Enter the iPhone 6 and 6 Plus. I got antsy every time a new rumor about the new iPhones would surface online. I counted the months, the weeks, the days and finally the very hours until the Apple conference finally started streaming. Oh, a brand new iPhone … iPhone 6 and the first phablet of the line, the iPhone 6 Plus were finally announced! I was having guilty flashbacks to my love affair with Apple. I would leave my Android smartphone in the other room while I looked up videos and navigated the Apple website to read more, or read articles covering hands-on reports. Could this be it?

Well, if you have any doubt, I did pick up an iPhone 6. I very nearly picked up the 6 Plus, but after holding it and playing around on it, decided it was just too big for my small, fat hands. The iPhone 6, though … we are a match made in heaven. The first thing I did when I got home with my new iPhone 6 was to – of course – go through all my settings and fine tune them to what I expected out of the iOS 8 software. iCloud, Find My iPhone, Siri … oh, how I’d missed them all. And then I began downloading the apps I’d accumulated on my Android … and that’s when I realized what I’d really been missing as an Android user.

You see, Android is the professional smartphone user’s experience, I suppose. They like their customizable screens and all the tiny little controls they believe they have over the Android system. They also enjoy it because owning an Android means you’re taking a stand against mean old Apple and their money-making ways of bleeding the iSheep dry of their hard earned money. But do you know why people pay that money to Apple? All that wonderful hard earned money? Because they get what they pay for. They get the quality, they get the well designed apps, and they get the ease of use when transporting music or downloading podcasts.

Seriously, on the Samsung Galaxy S3, I went through about 6 different podcasting apps. I finally settled on the best one, which isn’t saying much of the apps I’d sorted through, and even then wasn’t truly happy.
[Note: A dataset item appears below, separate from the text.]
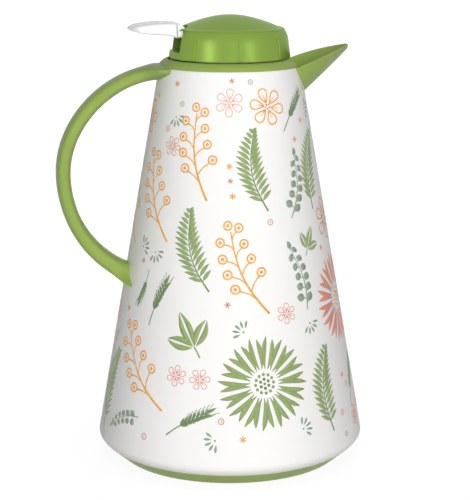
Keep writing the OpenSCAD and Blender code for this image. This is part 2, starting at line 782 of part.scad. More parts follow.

But Apple’s iPhone? Plug it in once, choose to sync it wirelessly from that point on and you’re good to go with your music, apps, movies, books, etc. Want a podcast? No problem, there’s a whole library of available podcasts, ranked, rated, sorted and just waiting for you to browse it. Having a problem? Ask Siri, she is very good and understanding some crazy stuff you whisper into her speaker.

Other apps I owned also vary greatly between Android and Apple devices. Fitbit, WordPress and others are simply beautiful and full features on the iPhone 6 and iOS 8. On Android, they function at a bare bones minimum and you absolutely love it because, well, what else have you got?

That’s not to say you shouldn’t buy an Android – I’d never be presumptuous enough to tell anyone what they should or shouldn’t buy. That’s none of my business. In fact, my mom decided not to upgrade her phone, a 4S, and instead wanted to try my Galaxy S3. She loves it! What does she love? The big screen, and the fact that the speaker you talk into actually comes out to her mouth so she, and I quote, “Feels like I’m talking on a real phone!”

Android may be great for the hipsters that want to make a stand and think they’re changing the world. But for simple folk such as myself, I want something that’s comfortable, knows what I want and how to give it to me … and that just works. Give me my iPhone 6 and I’ll be happy. I’m sorry, Android, but it’s me, not you. I think we should take a break from this relationship. It’s been real. Thanks for the memories, I’ll remember them each day as I pick up my Apple iPhone 6 smart phone and use it my way.

Sideways Into Darkness!

To the right of the blog, over —-> there, I’ve added an RSS Feed to the audio blog I’ve been working on the past couple of weeks. Sideways into Darkness: An Insomniac’s Audio Blog is now available through the links. It isn’t perfect, nor will it be for some time until

The logo used by Apple to represent Podcasting

I work out all the details and kinks currently holding me back from doing a better show. Basically, it’s me talking to you for a few minutes. Nothing long and drawn out, just me jumping around on topics and trying to get the hang of this medium of communication. Work in progress, please stay tuned as it grows and gets better.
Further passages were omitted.